Directions — Pick out every line holding the string "pose" and copy it.

Start of Extracted material

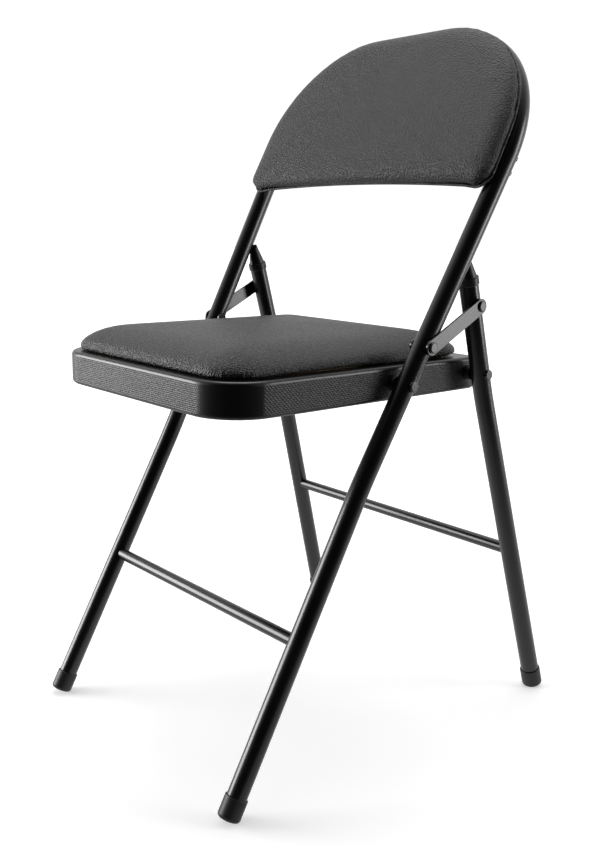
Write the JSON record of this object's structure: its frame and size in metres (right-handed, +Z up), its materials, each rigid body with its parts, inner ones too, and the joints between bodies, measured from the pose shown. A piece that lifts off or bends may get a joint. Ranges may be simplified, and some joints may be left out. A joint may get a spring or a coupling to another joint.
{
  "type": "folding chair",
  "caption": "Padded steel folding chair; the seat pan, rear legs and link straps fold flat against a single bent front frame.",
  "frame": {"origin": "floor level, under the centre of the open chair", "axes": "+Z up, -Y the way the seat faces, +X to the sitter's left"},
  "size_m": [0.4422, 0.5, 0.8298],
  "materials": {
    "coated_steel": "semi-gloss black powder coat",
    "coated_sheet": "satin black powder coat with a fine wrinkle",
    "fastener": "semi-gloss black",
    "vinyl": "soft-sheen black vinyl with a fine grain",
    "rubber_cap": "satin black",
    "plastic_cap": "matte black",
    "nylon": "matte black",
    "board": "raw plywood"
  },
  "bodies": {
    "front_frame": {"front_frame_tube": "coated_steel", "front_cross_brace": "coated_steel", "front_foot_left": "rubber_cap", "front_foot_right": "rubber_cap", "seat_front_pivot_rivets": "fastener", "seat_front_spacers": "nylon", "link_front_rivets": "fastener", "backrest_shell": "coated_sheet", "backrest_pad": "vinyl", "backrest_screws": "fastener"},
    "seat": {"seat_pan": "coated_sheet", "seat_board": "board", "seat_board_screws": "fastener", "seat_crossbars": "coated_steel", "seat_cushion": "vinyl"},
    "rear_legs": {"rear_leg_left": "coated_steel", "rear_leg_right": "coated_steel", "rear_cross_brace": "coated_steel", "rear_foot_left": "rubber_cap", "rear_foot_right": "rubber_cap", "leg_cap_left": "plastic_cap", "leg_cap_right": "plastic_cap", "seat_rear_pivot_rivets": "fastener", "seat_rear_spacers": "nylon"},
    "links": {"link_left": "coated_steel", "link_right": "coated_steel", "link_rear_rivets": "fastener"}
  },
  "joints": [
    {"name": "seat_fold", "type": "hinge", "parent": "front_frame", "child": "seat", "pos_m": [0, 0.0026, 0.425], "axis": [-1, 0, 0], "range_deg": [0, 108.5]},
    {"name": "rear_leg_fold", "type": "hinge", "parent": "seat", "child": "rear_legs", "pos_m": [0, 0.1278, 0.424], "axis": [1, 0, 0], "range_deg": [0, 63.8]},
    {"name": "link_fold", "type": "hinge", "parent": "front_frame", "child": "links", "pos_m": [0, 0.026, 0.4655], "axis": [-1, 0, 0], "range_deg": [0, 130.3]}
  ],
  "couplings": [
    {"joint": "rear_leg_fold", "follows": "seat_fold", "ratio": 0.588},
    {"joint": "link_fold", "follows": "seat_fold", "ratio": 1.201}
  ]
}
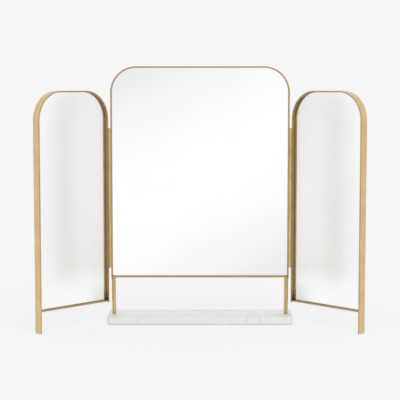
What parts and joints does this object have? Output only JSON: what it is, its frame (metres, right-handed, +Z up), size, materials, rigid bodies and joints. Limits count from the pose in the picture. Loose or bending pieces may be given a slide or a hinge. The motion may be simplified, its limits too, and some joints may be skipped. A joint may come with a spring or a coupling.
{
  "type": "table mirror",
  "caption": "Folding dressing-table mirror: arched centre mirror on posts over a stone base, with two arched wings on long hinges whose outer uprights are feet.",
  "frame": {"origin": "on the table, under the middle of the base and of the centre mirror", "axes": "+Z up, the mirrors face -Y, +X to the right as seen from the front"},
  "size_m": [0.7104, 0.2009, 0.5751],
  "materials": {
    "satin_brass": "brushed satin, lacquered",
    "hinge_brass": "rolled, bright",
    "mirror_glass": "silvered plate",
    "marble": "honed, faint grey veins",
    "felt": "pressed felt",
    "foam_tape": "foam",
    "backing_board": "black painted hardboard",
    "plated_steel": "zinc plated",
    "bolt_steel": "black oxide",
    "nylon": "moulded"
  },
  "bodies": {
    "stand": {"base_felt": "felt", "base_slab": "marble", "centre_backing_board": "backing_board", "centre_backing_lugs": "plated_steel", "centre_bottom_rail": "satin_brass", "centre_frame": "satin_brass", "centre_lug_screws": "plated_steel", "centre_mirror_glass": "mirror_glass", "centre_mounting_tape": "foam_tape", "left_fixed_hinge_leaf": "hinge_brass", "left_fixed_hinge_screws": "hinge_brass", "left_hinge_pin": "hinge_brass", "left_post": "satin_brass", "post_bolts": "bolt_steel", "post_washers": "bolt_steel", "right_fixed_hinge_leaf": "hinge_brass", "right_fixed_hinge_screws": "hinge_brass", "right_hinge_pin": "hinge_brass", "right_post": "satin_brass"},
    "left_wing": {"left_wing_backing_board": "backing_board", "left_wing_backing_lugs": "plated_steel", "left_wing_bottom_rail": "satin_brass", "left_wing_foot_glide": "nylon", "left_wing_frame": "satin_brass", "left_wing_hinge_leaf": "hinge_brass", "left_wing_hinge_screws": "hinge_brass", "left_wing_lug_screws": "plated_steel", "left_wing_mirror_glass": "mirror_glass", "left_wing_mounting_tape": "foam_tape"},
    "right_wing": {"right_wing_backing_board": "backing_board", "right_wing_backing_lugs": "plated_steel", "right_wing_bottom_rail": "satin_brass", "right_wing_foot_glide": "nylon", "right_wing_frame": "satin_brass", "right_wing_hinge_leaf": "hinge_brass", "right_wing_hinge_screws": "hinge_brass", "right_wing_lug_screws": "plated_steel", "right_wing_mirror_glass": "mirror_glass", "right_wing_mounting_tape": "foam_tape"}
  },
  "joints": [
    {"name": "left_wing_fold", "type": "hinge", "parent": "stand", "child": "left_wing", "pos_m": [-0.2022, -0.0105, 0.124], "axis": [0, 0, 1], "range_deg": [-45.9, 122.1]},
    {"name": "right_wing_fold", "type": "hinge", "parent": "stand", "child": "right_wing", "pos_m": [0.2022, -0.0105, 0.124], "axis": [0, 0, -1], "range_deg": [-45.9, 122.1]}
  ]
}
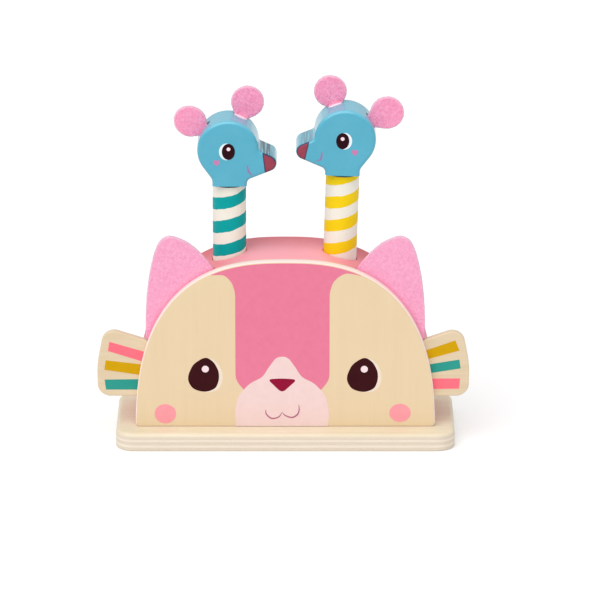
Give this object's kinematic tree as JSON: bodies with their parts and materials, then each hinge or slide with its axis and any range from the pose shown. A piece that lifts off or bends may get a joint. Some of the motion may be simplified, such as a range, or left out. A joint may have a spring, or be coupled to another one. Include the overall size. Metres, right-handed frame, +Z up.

End of Extracted material

Task result —
Write the JSON record of this object's structure: its frame and size in metres (right-handed, +Z up), its materials, each rigid body with its parts, inner ones too, and the joints between bodies, measured from the pose shown. A piece that lifts off or bends may get a joint. Ranges may be simplified, and some joints may be left out. A joint may get a spring or a coupling to another joint.
What parts and joints does this object have? Output only JSON: what it is, its frame (metres, right-handed, +Z up), size, materials, rigid bodies and joints. Limits count from the pose in the picture. Loose or bending pieces may be given a slide or a hinge. The motion may be simplified, its limits too, and some joints may be skipped. A joint may come with a spring or a coupling.
Give this object's kinematic tree as JSON: bodies with their parts and materials, then each hinge or slide with its axis and any range from the pose shown. A piece that lifts off or bends may get a joint. Some of the motion may be simplified, such as a range, or left out. A joint may have a spring, or be coupled to another one. Include the overall size. Metres, right-handed frame, +Z up.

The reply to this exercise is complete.